_Exercise_
Look below and pull out each line with the word "materials".

START Information provided

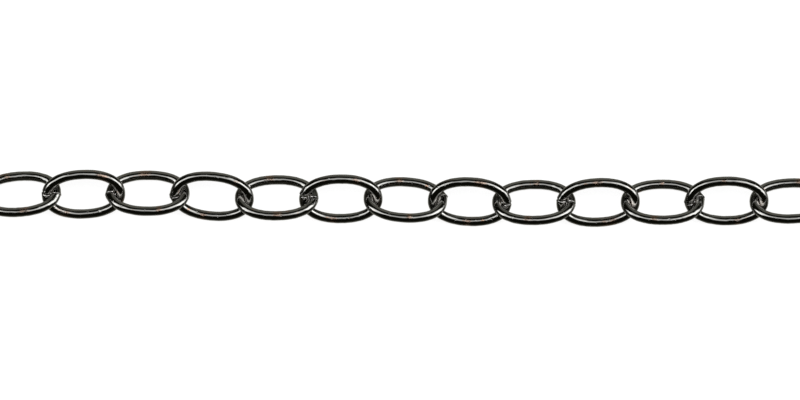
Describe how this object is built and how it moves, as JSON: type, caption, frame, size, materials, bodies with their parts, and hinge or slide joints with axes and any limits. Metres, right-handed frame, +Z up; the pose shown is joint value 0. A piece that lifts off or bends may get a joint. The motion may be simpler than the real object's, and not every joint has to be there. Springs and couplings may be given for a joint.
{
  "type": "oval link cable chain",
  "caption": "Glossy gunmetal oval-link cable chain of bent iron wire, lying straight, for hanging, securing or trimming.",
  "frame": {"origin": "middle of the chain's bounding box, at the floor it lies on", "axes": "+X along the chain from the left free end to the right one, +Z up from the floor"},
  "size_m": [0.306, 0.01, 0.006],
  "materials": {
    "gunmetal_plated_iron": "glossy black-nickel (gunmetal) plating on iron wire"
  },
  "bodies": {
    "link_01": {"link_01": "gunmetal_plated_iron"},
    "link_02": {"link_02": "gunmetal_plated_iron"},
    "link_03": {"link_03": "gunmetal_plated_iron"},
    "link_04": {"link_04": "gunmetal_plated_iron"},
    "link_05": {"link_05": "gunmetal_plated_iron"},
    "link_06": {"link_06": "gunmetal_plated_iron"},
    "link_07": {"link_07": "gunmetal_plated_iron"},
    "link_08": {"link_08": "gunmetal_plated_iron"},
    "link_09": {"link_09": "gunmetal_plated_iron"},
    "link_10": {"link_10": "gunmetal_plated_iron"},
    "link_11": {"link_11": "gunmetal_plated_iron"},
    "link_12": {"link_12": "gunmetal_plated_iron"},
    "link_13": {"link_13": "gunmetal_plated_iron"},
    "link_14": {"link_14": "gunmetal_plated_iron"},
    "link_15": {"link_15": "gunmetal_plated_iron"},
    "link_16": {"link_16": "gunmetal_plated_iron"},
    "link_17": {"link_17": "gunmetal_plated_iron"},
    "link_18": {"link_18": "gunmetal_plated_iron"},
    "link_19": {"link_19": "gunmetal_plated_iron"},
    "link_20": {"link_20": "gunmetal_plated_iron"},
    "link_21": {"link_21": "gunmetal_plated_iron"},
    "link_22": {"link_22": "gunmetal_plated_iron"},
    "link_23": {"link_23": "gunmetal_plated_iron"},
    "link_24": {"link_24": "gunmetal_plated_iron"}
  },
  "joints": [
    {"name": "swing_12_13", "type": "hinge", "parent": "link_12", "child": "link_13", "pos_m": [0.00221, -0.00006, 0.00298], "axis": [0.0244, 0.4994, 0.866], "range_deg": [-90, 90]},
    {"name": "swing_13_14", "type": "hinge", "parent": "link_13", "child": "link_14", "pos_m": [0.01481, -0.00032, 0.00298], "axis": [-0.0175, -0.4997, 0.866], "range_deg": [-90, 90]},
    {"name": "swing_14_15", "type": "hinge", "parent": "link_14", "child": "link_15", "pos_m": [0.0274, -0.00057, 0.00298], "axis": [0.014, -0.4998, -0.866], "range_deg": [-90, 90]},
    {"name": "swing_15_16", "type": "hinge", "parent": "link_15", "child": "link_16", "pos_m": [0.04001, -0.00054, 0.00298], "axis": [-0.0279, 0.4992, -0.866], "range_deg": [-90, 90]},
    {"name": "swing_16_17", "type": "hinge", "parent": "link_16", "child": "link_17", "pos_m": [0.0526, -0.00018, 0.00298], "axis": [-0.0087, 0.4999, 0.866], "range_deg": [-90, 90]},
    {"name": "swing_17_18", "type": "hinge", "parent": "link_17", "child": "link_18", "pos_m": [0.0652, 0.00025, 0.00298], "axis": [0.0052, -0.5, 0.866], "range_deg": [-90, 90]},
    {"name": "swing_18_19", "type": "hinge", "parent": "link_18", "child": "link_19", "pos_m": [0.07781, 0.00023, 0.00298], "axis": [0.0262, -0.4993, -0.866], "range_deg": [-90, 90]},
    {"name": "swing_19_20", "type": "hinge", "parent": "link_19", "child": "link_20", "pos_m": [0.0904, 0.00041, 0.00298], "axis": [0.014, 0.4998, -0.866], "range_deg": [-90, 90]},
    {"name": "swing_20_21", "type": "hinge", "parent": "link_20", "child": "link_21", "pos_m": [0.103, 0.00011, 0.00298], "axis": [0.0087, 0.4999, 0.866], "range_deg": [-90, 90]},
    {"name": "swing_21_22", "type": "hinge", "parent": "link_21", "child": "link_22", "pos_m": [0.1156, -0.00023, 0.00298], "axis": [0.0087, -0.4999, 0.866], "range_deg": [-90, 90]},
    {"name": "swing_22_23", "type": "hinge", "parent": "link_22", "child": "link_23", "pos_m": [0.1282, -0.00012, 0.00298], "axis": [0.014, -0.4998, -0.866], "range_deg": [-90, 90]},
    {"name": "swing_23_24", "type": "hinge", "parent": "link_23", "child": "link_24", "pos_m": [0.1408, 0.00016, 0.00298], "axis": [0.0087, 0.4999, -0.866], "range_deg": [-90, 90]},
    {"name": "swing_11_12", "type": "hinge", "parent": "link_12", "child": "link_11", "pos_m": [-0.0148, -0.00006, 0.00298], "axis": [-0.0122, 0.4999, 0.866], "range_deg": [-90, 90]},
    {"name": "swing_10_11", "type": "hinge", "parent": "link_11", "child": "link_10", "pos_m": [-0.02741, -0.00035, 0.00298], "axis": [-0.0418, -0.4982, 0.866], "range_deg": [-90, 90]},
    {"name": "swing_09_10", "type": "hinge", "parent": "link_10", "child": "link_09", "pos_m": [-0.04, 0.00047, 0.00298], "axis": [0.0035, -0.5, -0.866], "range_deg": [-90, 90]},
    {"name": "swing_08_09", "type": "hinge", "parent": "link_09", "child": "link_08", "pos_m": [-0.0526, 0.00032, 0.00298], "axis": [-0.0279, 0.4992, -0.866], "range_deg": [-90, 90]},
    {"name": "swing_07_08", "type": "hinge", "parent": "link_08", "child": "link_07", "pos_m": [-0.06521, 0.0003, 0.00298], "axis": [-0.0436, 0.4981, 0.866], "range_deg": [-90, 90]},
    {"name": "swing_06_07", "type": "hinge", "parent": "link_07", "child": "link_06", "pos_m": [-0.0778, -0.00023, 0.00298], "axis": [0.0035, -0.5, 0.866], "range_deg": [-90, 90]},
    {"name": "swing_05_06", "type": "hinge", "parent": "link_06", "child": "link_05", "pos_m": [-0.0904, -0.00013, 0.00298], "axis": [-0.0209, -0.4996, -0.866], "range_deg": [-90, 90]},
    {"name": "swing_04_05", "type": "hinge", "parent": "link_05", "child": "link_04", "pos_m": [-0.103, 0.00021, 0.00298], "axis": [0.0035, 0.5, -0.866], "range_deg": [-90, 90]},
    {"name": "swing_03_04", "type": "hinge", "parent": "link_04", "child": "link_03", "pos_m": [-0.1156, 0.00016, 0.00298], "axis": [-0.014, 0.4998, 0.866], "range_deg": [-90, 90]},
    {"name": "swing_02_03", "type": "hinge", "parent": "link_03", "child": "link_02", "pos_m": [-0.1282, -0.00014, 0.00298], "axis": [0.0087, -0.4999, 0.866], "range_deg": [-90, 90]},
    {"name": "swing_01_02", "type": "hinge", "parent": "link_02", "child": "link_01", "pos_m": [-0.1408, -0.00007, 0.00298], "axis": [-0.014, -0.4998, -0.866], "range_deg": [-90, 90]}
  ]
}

END Information provided

_Response for this exercise_
Describe how this object is built and how it moves, as JSON: type, caption, frame, size, materials, bodies with their parts, and hinge or slide joints with axes and any limits. Metres, right-handed frame, +Z up; the pose shown is joint value 0. A piece that lifts off or bends may get a joint. The motion may be simpler than the real object's, and not every joint has to be there. Springs and couplings may be given for a joint.
  "materials": {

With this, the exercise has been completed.